The ideal material is the one that best meets your specific needs. As with most things in life, the more you learn about a subject the more you realize there is no simple answer. The most common materials used for firearms springs are listed below. Along with a description of each material, there is a short explanation of the advantages and disadvantages of each.


Music Wire:

This is a general term referring to a range of high carbon steel wires. The term 'music wire' is used because guitar and piano strings are typically made from this type of material. It is the most common material for small springs.

Advantages:
Generally speaking, music wire springs are the highest strength springs for their size. Their high strength gives them excellent fatigue life which means they will last longer and perform better than most any other type of spring. Music wire also has a very high toughness and quite tolerant of shock loading. Music wire springs can be plated with relatively little difficulty, but platings do tend to cause some problems with manufacturing high tolerance springs.

Disadvantages:
Music wire is limited to low temperature applications. The material is not suitable for temperatures above 120C (250F) as it will loose strength. This material is also prone to rust and corrosion which can create very small imperfections in the surface of the wire. These imperfections can cause the spring to fail suddenly (break in two) under stress. This makes music wire a fine choice for competition springs or even home defense, but less desirable in the field where they are exposed to the elements.


Chrome Vanadium:

This is an alloy steel. It has small amounts of both chromium and vanadium added to it to allow it to withstand higher operating temperatures. This material can be plated.

Advantages:
While not quite as strong as music wire springs they can be used for temperatures up to about 220C (428F) before is starts loosing strength. This material has a high shock load tolerance.

Disadvantages:
It has slightly less strength than music wire. It is also slightly less stress tolerant than chrome silicon; however, it is easier to use than so it is preferable where stress falls within acceptable limits. This material is also prone to rust and corrosion which can create very small imperfections in the surface of the wire. Again this makes chrome vanadium a fine choice for competition springs or even home defense, but less desirable in the field where is it is exposed to the elements.


Chrome Silicon:
Another alloy spring steel with typically just over 1% silicon added to increase heat tolerance.
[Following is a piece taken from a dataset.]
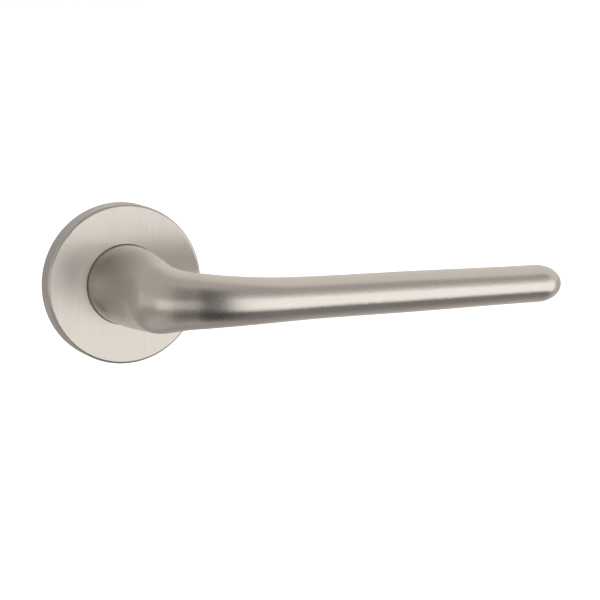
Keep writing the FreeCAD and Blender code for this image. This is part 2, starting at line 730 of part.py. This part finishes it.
def retaining_ring():
    """The circlip in the journal's groove, with two eared ends below."""
    ring = cut("ClipRing",
               cylinder("ClipOuter", CLIP_RADIUS, CLIP_LOW, CLIP_HIGH, "360 - clip_gap_angle",
                        "clip_gap_angle / 2 - 90"),
               cylinder("ClipInner", GROOVE_RADIUS + " + running_fit", CLIP_LOW + " - 1",
                        CLIP_HIGH + " + 1"))
    reach = "(%s + clip_ear_offset)" % CLIP_RADIUS
    ears = []
    holes = []
    for side, label in ((1, "Right"), (-1, "Left")):
        x = "%d * %s * sin(clip_gap_angle / 2)" % (side, reach)
        y = "-%s * cos(clip_gap_angle / 2)" % reach
        ears.append(cylinder("ClipEar" + label, "clip_ear_radius", CLIP_LOW, CLIP_HIGH, x=x, y=y))
        holes.append(cylinder("ClipHole" + label, "clip_ear_hole", CLIP_LOW + " - 1", CLIP_HIGH + " + 1",
                              x=x, y=y))
    return finish(cut("ClipCut", fuse("ClipBlank", ring, *ears), *holes), "retaining_ring")


def back_plate():
    """The steel plate that closes the spring pocket, with four countersunk ears."""
    body = new_body("BackPlate")
    rims = [("0", "0", PLATE_RADIUS), ("0", "0", PLATE_BORE)]
    disc = circles(body, "PlateCircles", rims, "plate_sink")
    pad(body, "PlateDisc", disc, "back_plate")
    ears = circles(body, "EarCircles", [(x, y, "ear_radius") for x, y in ear_places()], "plate_sink")
    pad(body, "PlateEars", ears, "back_plate")
    hole = "plate_screw_radius + 2 * fixed_fit"
    taps = circles(body, "PlateHoleCircles", [(x, y, hole) for x, y in ear_places()], "plate_sink")
    holes = pocket_outwards(body, "PlateHoles", taps, "back_plate")
    dress(body, "Chamfer", "PlateSinks", holes, hole, "plate_sink", "back_plate - fixed_fit")
    return finish(body, "back_plate")


def cover_ring():
    """The open snap ring in the base plate's groove that the cover clips over."""
    ring = doc.addObject("Part::Torus", "CoverRing")
    bind(ring, Radius1=COVER_RING_RADIUS, Radius2="ring_wire / 2", Angle3="360 - cover_ring_gap_angle")
    turned = doc.addObject("Part::MultiCommon", "CoverRingTurned")
    turned.Shapes = [ring, cylinder("CoverRingZone", BASE_RADIUS + " + 2", "-ring_wire", "ring_wire")]
    finish(turned, "cover_ring", Rotation(Vector(0, 0, 1), 90 + size("cover_ring_gap_angle") / 2))
    bind(turned, Placement__Base__y=minus("cover_ring_height"))
    return turned


# Fixings

def cross_recess(body, name, arm, width, depth, height, outwards):
    """A cross-shaped drive cut into a screw's head."""
    half = "%s / 2" % width
    quarter = [(arm, half), (half, half), (half, arm)]
    corners = []
    for turn in range(4):
        for x, y in quarter:
            for _ in range(turn):
                x, y = minus(y), x
            corners.append((x, y))
    sketch = outline(body, name + "Outline", "XY_Plane", corners, height)
    return (pocket_outwards if outwards else pocket)(body, name, sketch, depth)


def back_plate_screw(number, x, y):
    """One countersunk screw from behind, through an ear into the base plate."""
    body = new_body("PlateScrew%d" % number)
    revolve(body, "PlateScrewForm%d" % number, [
        ("0", "plate_sink"), ("plate_screw_head", "plate_sink"),
        ("plate_screw_radius", "plate_sink + plate_screw_head - plate_screw_radius"),
        ("plate_screw_radius", "plate_screw_length"), ("0", "plate_screw_length")])
    cross_recess(body, "PlateScrewCross%d" % number, "plate_screw_head * 0.6", "plate_screw_slot",
                 "plate_screw_slot_depth", "plate_sink", True)
    return finish(body, "back_plate_screw_%d" % number, x=x, y=y)


def fixing_post(side, x):
    """A tapped post with a collar in the front of the base plate, reaching into the door."""
    body = new_body("Post" + side.capitalize())
    end = minus("post_reach")
    collar_low = BASE_TOP + " - post_collar"
    bottom = "post_thread_depth - post_reach"
    revolve(body, "PostForm" + side.capitalize(), [
        ("post_thread_radius", end), ("post_radius - 0.3", end), ("post_radius", "0.3 - post_reach"),
        ("post_radius", "0"), ("post_seat_radius", "0"), ("post_seat_radius", collar_low),
        ("post_collar_radius", collar_low),
        ("post_collar_radius", BASE_TOP), ("0", BASE_TOP), ("0", bottom),
        ("post_thread_radius", bottom)])
    return finish(body, "fixing_post_" + side, x=x)


def wood_screw(side, y):
    """A countersunk wood screw through the base plate, above or below the neck."""
    body = new_body("WoodScrew" + side.capitalize())
    end = minus("wood_screw_reach")
    revolve(body, "WoodScrewForm" + side.capitalize(), [
        ("0", end), ("wood_screw_radius", "wood_screw_point - wood_screw_reach"),
        ("wood_screw_radius", BASE_TOP + " - wood_screw_head + wood_screw_radius"),
        ("wood_screw_head", BASE_TOP), ("0", BASE_TOP)])
    cross_recess(body, "WoodScrewCross" + side.capitalize(), "wood_screw_head * 0.6", "wood_screw_slot",
                 "wood_screw_slot_depth", BASE_TOP, False)
    return finish(body, "wood_screw_" + side, y=y)


def build():
    lever_handle()
    spindle()
    grub_screw()
    rosette_cover()
    neck_ring()
    base_plate()
    bearing_bush()
    spring_driver()
    return_spring()
    thrust_washer()
    spring_washer()
    retaining_ring()
    back_plate()
    cover_ring()
    for number, (x, y) in enumerate(ear_places(), start=1):
        back_plate_screw(number, x, y)
    fixing_post("left", minus(HALF_CENTRES))
    fixing_post("right", HALF_CENTRES)
    wood_screw("top", HALF_CENTRES)
    wood_screw("bottom", minus(HALF_CENTRES))


def check():
    """Stop if any object failed to rebuild or any sub-part has no sound shape."""
    doc.recompute()
    for thing in doc.Objects:
        if "Invalid" in thing.State or "Error" in thing.State:
            raise RuntimeError("%s did not rebuild: %s" % (thing.Name, thing.State))
    for part in sub_parts:
        if part.Shape.isNull() or not part.Shape.isValid():
            raise RuntimeError("%s has no sound shape" % part.Label)


def export():
    os.makedirs("parts", exist_ok=True)
    for part in sub_parts:
        part.Shape.exportStep("parts/%s.step" % part.Label)


build()
check()
export()
for part in sub_parts:
    extent = part.Shape.optimalBoundingBox()
    print("%-20s %8.1f mm3, x %.1f to %.1f, y %.1f to %.1f, z %.1f to %.1f" % (
        part.Label, part.Shape.Volume, extent.XMin, extent.XMax, extent.YMin, extent.YMax,
        extent.ZMin, extent.ZMax))
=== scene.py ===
"""Door lever handle: a satin nickel lever on a slim round rose, with the fixings behind it."""
import bpy
import math
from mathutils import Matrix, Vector


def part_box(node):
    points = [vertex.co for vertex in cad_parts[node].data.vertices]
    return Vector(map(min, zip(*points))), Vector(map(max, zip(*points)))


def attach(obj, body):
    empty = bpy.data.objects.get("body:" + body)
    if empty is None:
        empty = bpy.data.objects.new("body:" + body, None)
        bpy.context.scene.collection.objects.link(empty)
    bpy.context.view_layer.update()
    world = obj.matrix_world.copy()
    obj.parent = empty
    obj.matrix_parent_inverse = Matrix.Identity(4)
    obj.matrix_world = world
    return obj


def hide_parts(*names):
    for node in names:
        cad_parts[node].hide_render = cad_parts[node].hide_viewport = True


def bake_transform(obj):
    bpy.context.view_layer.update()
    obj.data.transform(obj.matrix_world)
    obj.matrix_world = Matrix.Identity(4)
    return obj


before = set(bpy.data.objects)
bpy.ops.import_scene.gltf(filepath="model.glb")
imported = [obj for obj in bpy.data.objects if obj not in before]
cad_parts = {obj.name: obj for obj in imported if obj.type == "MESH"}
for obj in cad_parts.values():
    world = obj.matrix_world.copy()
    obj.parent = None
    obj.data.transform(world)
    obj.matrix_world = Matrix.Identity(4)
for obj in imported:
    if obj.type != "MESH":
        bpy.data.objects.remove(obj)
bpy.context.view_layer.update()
MM = 0.001

# Sizes in millimetres that a node's box doesn't give
SCREW_CREST = 1.75
SCREW_CORE = 1.22
SCREW_PITCH = 1.6
SCREW_TURNS = 8
SCREW_THREAD_START = -1.2
SCREW_POINT = 4.0
SCREW_POINT_TAPER = -0.93
POST_RADIUS = 3.5
POST_SEAT_RADIUS = 3.6
POST_COLLAR = 1.5
POST_BORE = 1.65
POST_THREAD_ROOT = 1.98
POST_THREAD_PITCH = 0.7
POST_THREAD_TURNS = 14
POST_THREAD_DEPTH = 11.0


# Finishes

def new_material(name):
    material = bpy.data.materials.new(name)
    material.use_nodes = True
    nodes = material.node_tree.nodes
    nodes.clear()
    output = nodes.new("ShaderNodeOutputMaterial")
    shader = nodes.new("ShaderNodeBsdfPrincipled")
    material.node_tree.links.new(shader.outputs["BSDF"], output.inputs["Surface"])
    return material, shader


def link(material, source, target):
    material.node_tree.links.new(source, target)


def place(material, scale):
    """Object coordinates stretched by three factors, in features per metre."""
    nodes = material.node_tree.nodes
    coordinates = nodes.new("ShaderNodeTexCoord")
    mapping = nodes.new("ShaderNodeMapping")
    mapping.inputs["Scale"].default_value = scale
    link(material, coordinates.outputs["Object"], mapping.inputs["Vector"])
    return mapping.outputs["Vector"]


def noise(material, vector, detail=2.0, roughness=0.5):
    texture = material.node_tree.nodes.new("ShaderNodeTexNoise")
    texture.inputs["Scale"].default_value = 1.0
    texture.inputs["Detail"].default_value = detail
    texture.inputs["Roughness"].default_value = roughness
    link(material, vector, texture.inputs["Vector"])
    return texture.outputs["Fac"]


def ramp(material, factor, low, high, start=0.0, end=1.0):
    """A factor turned into a colour or a value between two ends."""
    node = material.node_tree.nodes.new("ShaderNodeMapRange")
    node.inputs["From Min"].default_value = start
    node.inputs["From Max"].default_value = end
    node.inputs["To Min"].default_value = low
    node.inputs["To Max"].default_value = high
    link(material, factor, node.inputs["Value"])
    return node.outputs["Result"]


def tint(material, factor, dark, light):
    mix = material.node_tree.nodes.new("ShaderNodeMix")
    mix.data_type = "RGBA"
    mix.inputs["A"].default_value = (*dark, 1)
    mix.inputs["B"].default_value = (*light, 1)
    link(material, factor, mix.inputs["Factor"])
    return mix.outputs["Result"]


def bump(material, shader, height, strength, distance):
    node = material.node_tree.nodes.new("ShaderNodeBump")
    node.inputs["Strength"].default_value = strength
    node.inputs["Distance"].default_value = distance
    link(material, height, node.inputs["Height"])
    link(material, node.outputs["Normal"], shader.inputs["Normal"])


def worn_edges(material, radius):
    """One along sharp edges, nothing on the flats between them."""
    nodes = material.node_tree.nodes
    rounded = nodes.new("ShaderNodeBevel")
    rounded.samples = 6
    rounded.inputs["Radius"].default_value = radius
    compare = nodes.new("ShaderNodeVectorMath")
    compare.operation = "DOT_PRODUCT"
    link(material, rounded.outputs["Normal"], compare.inputs[0])
    link(material, nodes.new("ShaderNodeNewGeometry").outputs["Normal"], compare.inputs[1])
    return ramp(material, compare.outputs["Value"], 1.0, 0.0, 0.90, 0.995)


def worn_bright(material, colour, bright, radius):
    """A colour that is rubbed bright along the edges."""
    mix = material.node_tree.nodes.new("ShaderNodeMix")
    mix.data_type = "RGBA"
    mix.inputs["B"].default_value = (*bright, 1)
    link(material, worn_edges(material, radius), mix.inputs["Factor"])
    link(material, colour, mix.inputs["A"])
    return mix.outputs["Result"]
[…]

This material can be plated with proper techniques.

Advantages:
This is generally a preferable material to chrome vanadium as it is slightly stronger and can tolerate slightly higher temperatures, up to 250C. (482F). This material also has excellent shock loading tolerance.

Disadvantages:
Slightly less strength than music wire and like all the non-stainless steels this material is subject to rust and corrosion which can cause sudden failure of the spring. Again this makes silicon a fine choice for competition springs or even home defense, but less desirable in the field where they are exposed to the elements.


17-7 PH Stainless Steel:
This is a high strength cold drawn and precipitation hardened stainless steel.  This material typically has a blue to brown color after heat treating. It has general-purpose corrosion resistance. It is magnetic in spring temper.

Advantages:
This material has elastic qualities similar to music wire while maintaining the corrosion resistant qualities similar to type 302 stainless. It is suitable for extended outdoor use, fresh water immersion, and moderate marine use. It is appropriate for use in temperatures up to 600°F (316°C).

Disadvantages:
It has slightly less strength than music wire. 17-7 PH is also relatively expensive and requires heat treating after coiling. While significantly corrosion resistant this material is not suitable for indefinite immersion in salt water.


Keeping it all in perspective:
In general, the greatest danger to guns springs is corrosion. Springs are typically the thinnest metal in the firearm and as such they are extremely vulnerable to catastrophic failure from corrosion. This is why when design parameters allow for it, the best choice for firearm springs that are expected to function in the field is a stainless steel.

The US military has been using stainless magazine springs for quite a while because they get the job done and survive being in the field better than any other material. When possible we select high grade stainless for our weapon springs for the same reasons. We are designing parts to survive a field environment.

In the end the material has to match the intended use. There is no single best material.